As Falcon flies away, Ms. Marvel adds insult to injury with her parting words. “After all the gripes we had about the Falcon being forced on us by the government, I think I’m going to miss him,” Carol says. The sentiment is almost nice, but it reminds Sam that he was “forced” onto the team against their will.

How Captain America #750 deals with the Avengers’ Affirmative Action past

Sam Wilson speaks to a group of graduates.
Image credit: Marvel Comics

Marvel has come a long way since 1978. Sam Wilson has rejoined the Avengers on numerous occasions, and even served as their leader for a time. He’s proved his worth as a hero many times over (not that he needed to) and has even been entrusted with the Captain America mantle.

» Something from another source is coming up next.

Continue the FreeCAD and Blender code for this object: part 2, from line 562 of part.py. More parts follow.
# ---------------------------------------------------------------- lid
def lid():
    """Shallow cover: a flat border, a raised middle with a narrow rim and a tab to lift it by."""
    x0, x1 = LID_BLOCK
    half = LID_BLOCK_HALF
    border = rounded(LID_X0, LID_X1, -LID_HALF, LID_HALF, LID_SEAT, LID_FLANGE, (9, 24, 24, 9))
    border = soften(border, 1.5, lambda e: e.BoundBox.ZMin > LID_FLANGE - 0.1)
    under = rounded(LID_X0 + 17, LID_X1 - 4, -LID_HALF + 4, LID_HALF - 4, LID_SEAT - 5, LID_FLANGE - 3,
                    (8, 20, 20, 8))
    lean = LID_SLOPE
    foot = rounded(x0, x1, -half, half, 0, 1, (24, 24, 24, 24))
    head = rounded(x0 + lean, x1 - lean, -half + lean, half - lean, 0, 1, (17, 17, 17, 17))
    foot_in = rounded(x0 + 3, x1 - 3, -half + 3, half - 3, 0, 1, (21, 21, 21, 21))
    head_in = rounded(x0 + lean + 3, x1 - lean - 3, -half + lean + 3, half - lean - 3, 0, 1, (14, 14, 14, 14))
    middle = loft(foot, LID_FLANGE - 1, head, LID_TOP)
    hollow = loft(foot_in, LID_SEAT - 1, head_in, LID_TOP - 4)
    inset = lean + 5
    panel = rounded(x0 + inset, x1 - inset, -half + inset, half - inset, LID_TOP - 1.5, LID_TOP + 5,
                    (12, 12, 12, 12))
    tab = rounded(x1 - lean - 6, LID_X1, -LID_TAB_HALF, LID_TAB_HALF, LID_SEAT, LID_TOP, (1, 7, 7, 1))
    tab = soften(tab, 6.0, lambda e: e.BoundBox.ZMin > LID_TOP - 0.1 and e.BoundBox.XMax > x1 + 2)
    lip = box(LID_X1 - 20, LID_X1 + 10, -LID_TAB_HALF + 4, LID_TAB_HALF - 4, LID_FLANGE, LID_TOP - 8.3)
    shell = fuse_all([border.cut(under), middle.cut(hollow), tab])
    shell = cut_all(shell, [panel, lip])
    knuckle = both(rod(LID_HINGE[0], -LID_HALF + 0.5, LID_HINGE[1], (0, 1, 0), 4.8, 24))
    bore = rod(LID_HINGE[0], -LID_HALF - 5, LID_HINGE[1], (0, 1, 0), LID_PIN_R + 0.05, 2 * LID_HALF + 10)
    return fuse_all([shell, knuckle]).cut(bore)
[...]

This brings us to Captain America #750, where Sam reflects on his difficult beginnings with the Avengers. Speaking to a group of high school graduates in Harlem, Sam shares his story. “I was offered a spot on the team due to a government mandate, which put me in an uncomfortable position,” Sam said. “I found myself overcompensating in the hopes of keeping anyone else on the team from questioning my abilities. This began to take a toll on me mentally.”

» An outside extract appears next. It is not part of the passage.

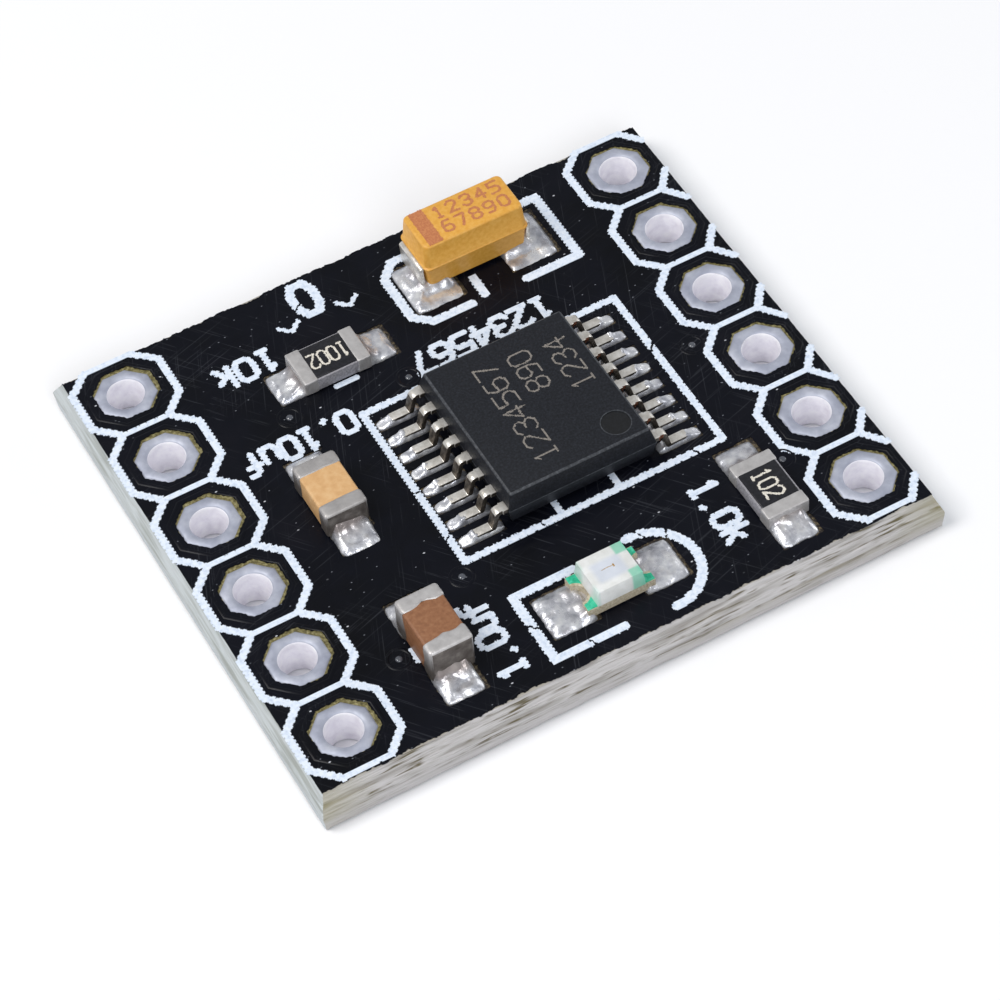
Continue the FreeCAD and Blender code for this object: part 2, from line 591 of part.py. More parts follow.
# Small two-terminal parts. Sizes are given along the part, so they swap where it lies along Y.
def along(name, x, y, lies_along_x, offset, z, long, wide, high):
    """A block on the part's own axis, offset along it."""
    if lies_along_x:
        return block(name, f"{x} + {offset}", y, z, long, wide, high)
    return block(name, x, f"{y} + {offset}", z, wide, long, high)


def end_names(lies_along_x):
    return ("left", "right") if lies_along_x else ("front", "back")


def resistor(name, x, y, lies_along_x):
    core = dict(z=f"{TOP} + end_thick", long="small_long - 2 * end_thick", wide="small_wide",
                high="resistor_height - 2 * end_thick")
    finish(along(f"{name}_ceramic", x, y, lies_along_x, "0", **core), f"{name}_ceramic")
    coat = along(f"{name}_coat", x, y, lies_along_x, "0", f"{TOP} + resistor_height - end_thick",
                 "small_long - 2 * end_band", "small_wide - 2 * coat_in", "end_thick")
    finish(coat, f"{name}_coat")
    for way, side in zip(("-", ""), end_names(lies_along_x)):
        plating = along(f"{name}_{side}_plating", x, y, lies_along_x,
                        f"({way}(small_long - end_band) / 2)", TOP, "end_band", "small_wide",
                        "resistor_height")
        core_space = along(f"{name}_{side}_core", x, y, lies_along_x, "0", **core)
        finish(cut(f"{name}_terminal_{side}", plating, core_space), f"{name}_terminal_{side}")


def ceramic_capacitor(name, x, y, lies_along_x, high):
    core = dict(z=f"{TOP} + end_thick", long="small_long - 2 * end_thick",
                wide="small_wide - 2 * end_thick", high=f"{high} - 2 * end_thick")
    finish(along(f"{name}_ceramic", x, y, lies_along_x, "0", **core), f"{name}_ceramic")
    for way, side in zip(("-", ""), end_names(lies_along_x)):
        whole = along(f"{name}_{side}_whole", x, y, lies_along_x, "0", TOP, "small_long",
                      "small_wide", high)
        doc.recompute()
        shell = edges_broken(f"{name}_{side}_shell", whole, "edge_worn")
        band = along(f"{name}_{side}_band", x, y, lies_along_x,
                     f"({way}(small_long - end_band) / 2)", TOP, "end_band", "small_wide", high)
        core_space = along(f"{name}_{side}_core", x, y, lies_along_x, "0", **core)
        cap = cut(f"{name}_terminal_{side}", common(f"{name}_{side}_cap", shell, band), core_space)
        finish(cap, f"{name}_terminal_{side}")


def lamp(name, x, y):
    core = dict(z=f"{TOP} + end_thick", long="small_long - 2 * end_thick", wide="small_wide",
                high="lamp_base_high - end_thick")
    finish(along(f"{name}_base", x, y, True, "0", **core), f"{name}_base")
    band = "(small_long - lens_long) / 2"
    for way, side in (("-", "left"), ("", "right")):
        plating = along(f"{name}_{side}_plating", x, y, True,
                        f"({way}(small_long - {band}) / 2)", TOP, band, "small_wide",
                        "lamp_base_high + end_thick")
        core_space = along(f"{name}_{side}_core", x, y, True, "0", **core)
        finish(cut(f"{name}_terminal_{side}", plating, core_space), f"{name}_terminal_{side}")
    lens = taper(f"{name}_lens", x, y, f"{TOP} + lamp_base_high", ("lens_long", "small_wide"),
                 ("lens_long - 2 * lens_draft", "small_wide - 2 * lens_draft"), "lens_high")
    finish(lens, f"{name}_lens")


resistor("left_resistor", "left_resistor_x", "left_resistor_y", True)
resistor("right_resistor", "right_resistor_x", "right_resistor_y", False)
ceramic_capacitor("middle_capacitor", "middle_cap_x", "middle_cap_y", False, "middle_cap_high")
ceramic_capacitor("front_capacitor", "front_cap_x", "front_cap_y", False, "front_cap_high")
lamp("led", "lamp_x", "lamp_y")

# The moulded capacitor: two drafted halves with a flat belt between, standing on its straps.
BODY_Y = "tantalum_y + tantalum_back"
BODY_Z = f"{TOP} + strap_thick"
lower_half = taper("tantalum_lower", "tantalum_x", BODY_Y, BODY_Z,
                   ("tantalum_long - 2 * tantalum_foot_in", "tantalum_wide - 2 * tantalum_foot_in"),
                   ("tantalum_long", "tantalum_wide"), "tantalum_belt")
belt = block("tantalum_belt_line", "tantalum_x", BODY_Y, f"{BODY_Z} + tantalum_belt",
             "tantalum_long", "tantalum_wide", "belt_thick")
upper_half = taper("tantalum_upper", "tantalum_x", BODY_Y,
                   f"{BODY_Z} + tantalum_belt + belt_thick", ("tantalum_long", "tantalum_wide"),
                   ("tantalum_long - 2 * tantalum_top_in", "tantalum_wide - 2 * tantalum_top_in"),
                   "tantalum_high - tantalum_belt - belt_thick")
finish(fuse("tantalum_body", [lower_half, belt, upper_half]), "tantalum_body")


# A strap leaves the body at its belt, follows the drafted end down and folds under it.
STRAP_PROFILE = [
    ("0", "strap_thick + tantalum_belt"),
    ("-tantalum_foot_in", "strap_thick"),
    ("-tantalum_foot_in - strap_under", "strap_thick"),
    ("-tantalum_foot_in - strap_under", "0"),
    ("strap_thick - tantalum_foot_in", "0"),
    ("strap_thick", "strap_thick + tantalum_belt"),
]
straps = {}
for side, way, turn in (("left", "-", 180), ("right", "+", 0)):
    strap = new_body(f"tantalum_terminal_{side}", f"tantalum_x {way} tantalum_long / 2", BODY_Y,
                     TOP, turn)
    strap_outline = outline(strap, f"strap_profile_{side}", "XZ_Plane", STRAP_PROFILE)
    pad_both_ways(strap, f"strap_{side}", strap_outline, "strap_wide")
    straps[way] = finish(strap, f"tantalum_terminal_{side}")


# A solder cove climbs from the outer end of a land to the plated end that stands on it.
def cove(name, x, y, turn, run, rise, width):
    body = new_body(name, x, y, TOP, turn)
    profile = [("0", "0"), (run, "0"), (run, "cove_toe"), (f"({run}) * 0.5", f"({rise}) * 0.3"),
               (f"({run}) * 0.18", f"({rise}) * 0.66"), ("0", rise)]
    pad_both_ways(body, f"{name}_fill", outline(body, f"{name}_profile", "XZ_Plane", profile), width)
    return body


# Each part's length over its ends, the height that solder climbs, and the solder's width.
CLIMBS = {
    "left_resistor": ("small_long", "resistor_height", "small_land_wide"),
    "right_resistor": ("small_long", "resistor_height", "small_land_wide"),
    "middle_capacitor": ("small_long", "middle_cap_high * cove_rise", "small_land_wide"),
    "front_capacitor": ("small_long", "front_cap_high * cove_rise", "small_land_wide"),
    "led": ("small_long", "lamp_base_high", "lamp_land_wide"),
    "tantalum": ("tantalum_long + 2 * (strap_thick - tantalum_foot_in)", "strap_thick",
                 "tantalum_land_wide"),
}
coves = []
for name, x, y, lies_along_x, pair, land_long, land_wide in PARTS:
    part_long, rise, width = CLIMBS[name]
    run = f"({pair} - ({part_long})) / 2"
    for way, turn in (("-", 180), ("+", 0)):
        end = f"{way} ({part_long}) / 2"
        if lies_along_x:
            fill = cove(f"cove_{name}_{turn}", f"{x} {end}", y, turn, run, rise, width)
        else:
            fill = cove(f"cove_{name}_{turn + 90}", x, f"{y} {end}", turn + 90, run, rise, width)
        if name == "tantalum":
            # The strap leans out over its own foot, so the solder is shaped by it.
            fill = cut(f"cove_{name}_{turn}_fit", fill, straps[way])
        coves.append(fill)
finish(group("part_solder", coves), "part_solder")

doc.recompute()
for item in doc.Objects:
    if "Invalid" in item.State or "Error" in item.State:
        raise RuntimeError(f"{item.Label} did not build: {item.State}")
for item in FINISHED:
    if item.Shape.isNull() or not item.Shape.isValid() or not item.Shape.Solids:
        raise RuntimeError(f"{item.Label} has no valid solid")

os.makedirs("parts", exist_ok=True)
for item in FINISHED:
    item.Shape.exportStep(f"parts/{item.Label}.step")
print(len(FINISHED), "sub-parts written")
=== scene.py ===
# %% [markdown]
# # A small motor driver board
#
# The board carries one driver chip and six small parts between two rows of plated pin holes.
# It is only 18 mm wide, so what tells it from a toy at this distance is the fine stuff: legend
# ink with stepped edges, solder that climbs its parts, torn glass fibre along the snapped edges.
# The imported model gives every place. This file gives each piece its worked surface.

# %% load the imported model
import math

import bpy
import numpy as np
from mathutils import Matrix, Vector, noise


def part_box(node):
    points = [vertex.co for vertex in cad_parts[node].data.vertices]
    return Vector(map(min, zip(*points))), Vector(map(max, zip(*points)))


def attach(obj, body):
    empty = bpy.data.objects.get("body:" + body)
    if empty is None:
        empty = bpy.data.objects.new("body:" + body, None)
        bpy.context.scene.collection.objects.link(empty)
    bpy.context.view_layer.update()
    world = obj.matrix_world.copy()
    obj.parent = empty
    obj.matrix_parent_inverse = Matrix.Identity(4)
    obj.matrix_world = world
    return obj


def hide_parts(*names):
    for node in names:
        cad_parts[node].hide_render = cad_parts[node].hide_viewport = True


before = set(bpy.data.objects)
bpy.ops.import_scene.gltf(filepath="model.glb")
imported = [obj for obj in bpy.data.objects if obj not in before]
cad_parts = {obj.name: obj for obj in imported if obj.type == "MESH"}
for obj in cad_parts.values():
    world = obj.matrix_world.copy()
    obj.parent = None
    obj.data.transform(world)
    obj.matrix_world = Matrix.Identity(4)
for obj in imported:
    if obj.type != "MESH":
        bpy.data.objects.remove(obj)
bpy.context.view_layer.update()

# %% [markdown]
# Blender's tools are tuned for things about a metre wide, and their thresholds swallow a
# tenth of a millimetre. So each piece is modelled with one unit for a millimetre, at its own
# place, and brought to metres by one scale that is applied to its mesh when it is finished.

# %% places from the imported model, in millimetres
MM = 0.001


def place_of(node):
    """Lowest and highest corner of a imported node, in millimetres."""
    low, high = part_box(node)
    return Vector(low) / MM, Vector(high) / MM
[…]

Sam recounts how he left the team but would eventually return on his own terms. He tells the graduates about his transformation into Captain America, and eventually a proud leader of the Avengers. “As you enter the world, I hope you find it within yourselves to have faith in who you are and what you are capable of, no matter what circumstances make you feel otherwise. You have every right to be in the rooms you choose to enter.”

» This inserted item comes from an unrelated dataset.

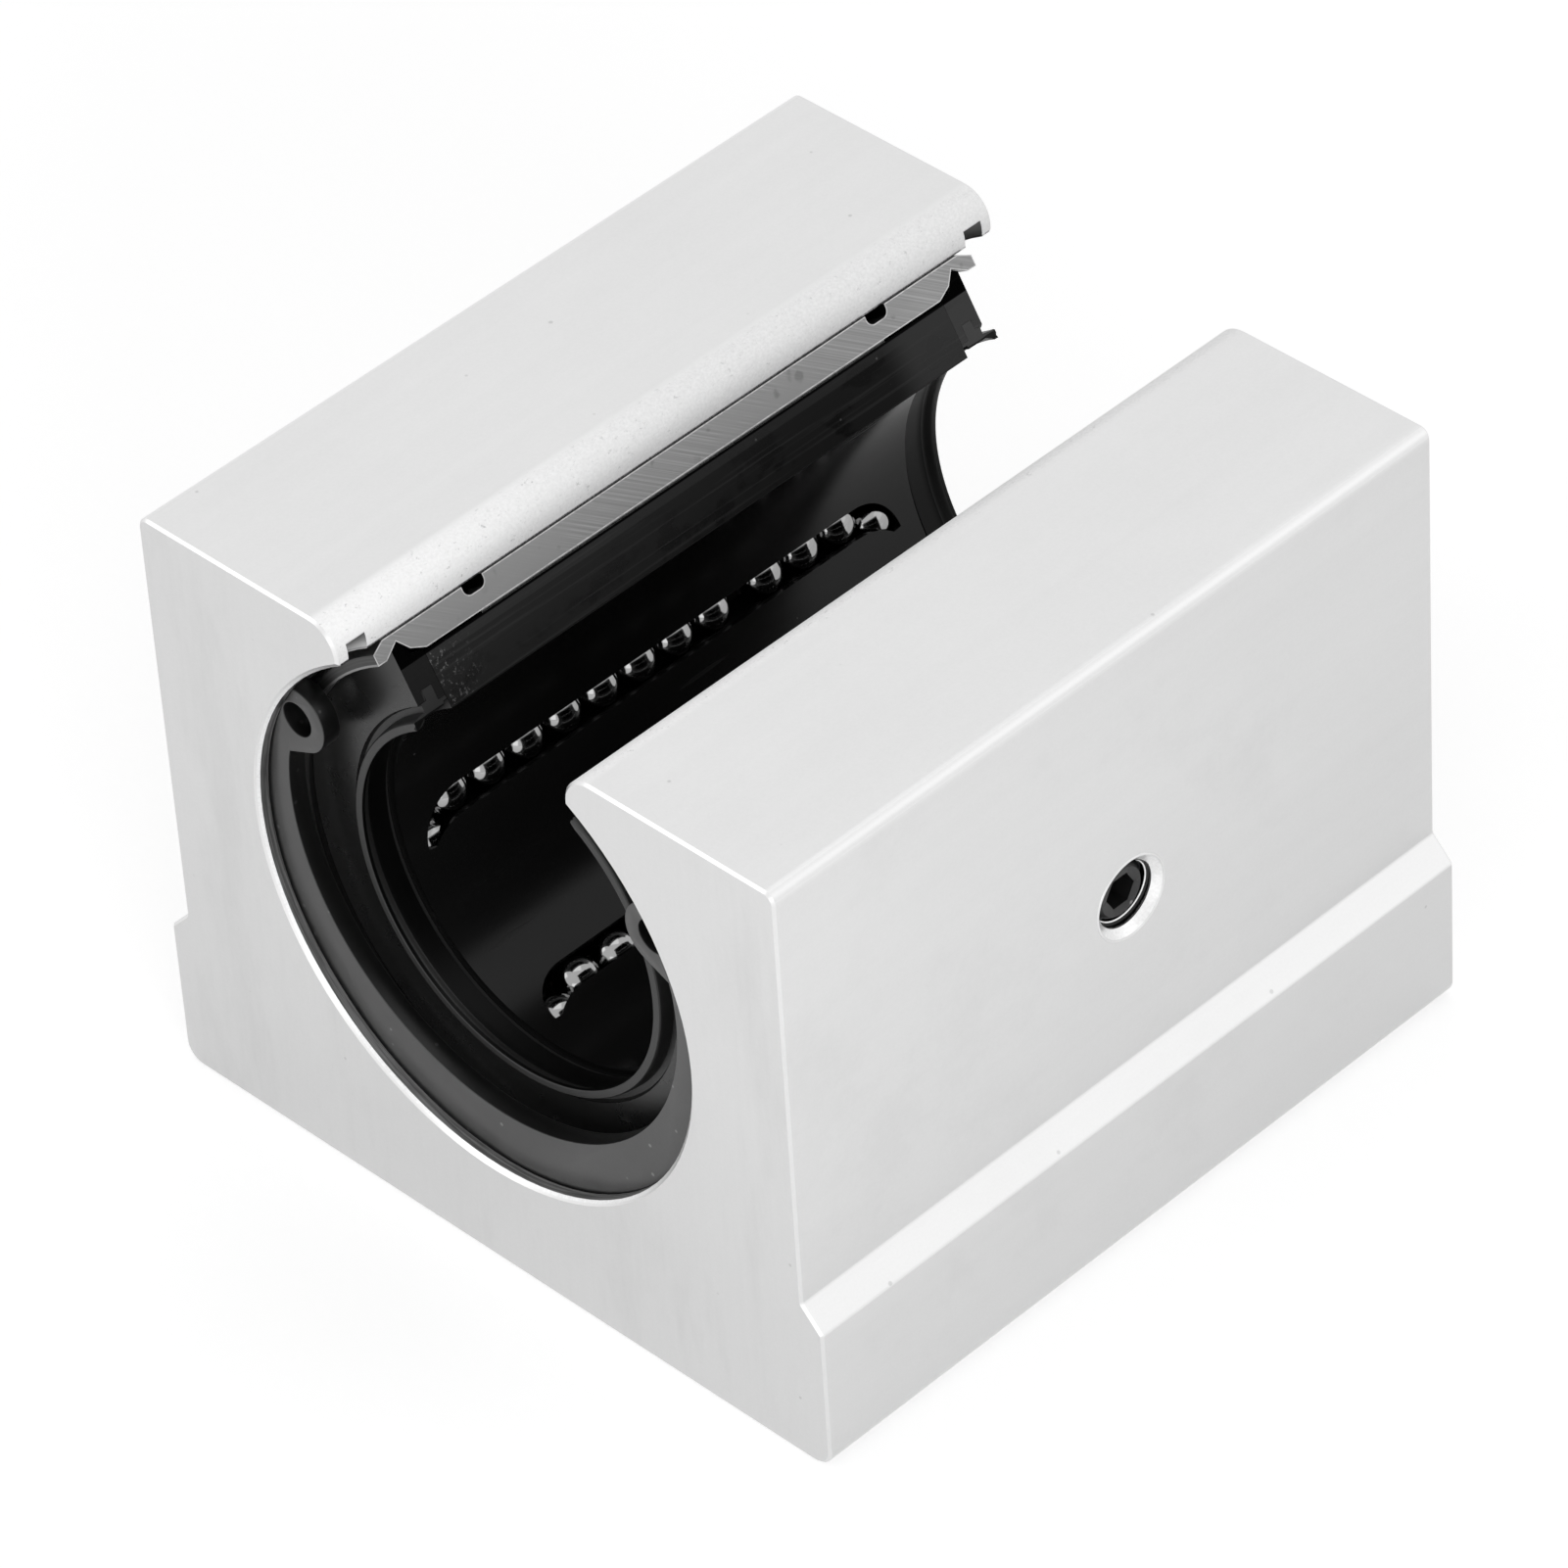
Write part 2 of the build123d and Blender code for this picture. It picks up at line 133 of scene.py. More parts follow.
class Board:
    """The node tree of one material, with short calls that add its nodes."""

    def __init__(self, name: str) -> None:
        """Start an empty material.

        Args:
            name: the material's name.
        """
        self.material = bpy.data.materials.new(name)
        self.material.use_nodes = True
        self.tree = self.material.node_tree
        self.tree.nodes.clear()
        place = self.node("ShaderNodeTexCoord")
        self.place = Wire(self, place.outputs["Object"])
        self.facing = self.output("ShaderNodeNewGeometry", {}, {}, "True Normal")
        self.x, self.y, self.z = self.split(self.place)

    def node(self, kind: str, settings: dict[str, Any] | None = None,
             inputs: dict[Any, Any] | None = None) -> bpy.types.Node:
        """Add a node.

        Args:
            kind: the node's type.
            settings: attributes, which are set first.
            inputs: values or wires for its sockets, by name or number.

        Returns:
            The new node.
        """
        node = self.tree.nodes.new(kind)
        for name, setting in (settings or {}).items():
            setattr(node, name, setting)
        for key, value in (inputs or {}).items():
            if isinstance(value, Wire):
                self.tree.links.new(value.socket, node.inputs[key])
            else:
                node.inputs[key].default_value = value
        return node

    def output(self, kind: str, settings: dict[str, Any], inputs: dict[Any, Any],
               result: str | int = 0) -> Wire:
        """Add a node and take one of its outputs."""
        return Wire(self, self.node(kind, settings, inputs).outputs[result])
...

This story was written by Stephanie Williams and penciled by Rachel Scott. As an African-American woman, Williams was able to bring a unique perspective to Sam’s story. This issue is coming out at an interesting time, as the issue of Affirmative Action has re-entered headlines. A recent Supreme Court decision banned Affirmative Action in higher education.

While Marvel may have mishandled the conversation in the Bronze Age, they got it right this time. “You have every right to be in the rooms you choose to enter.”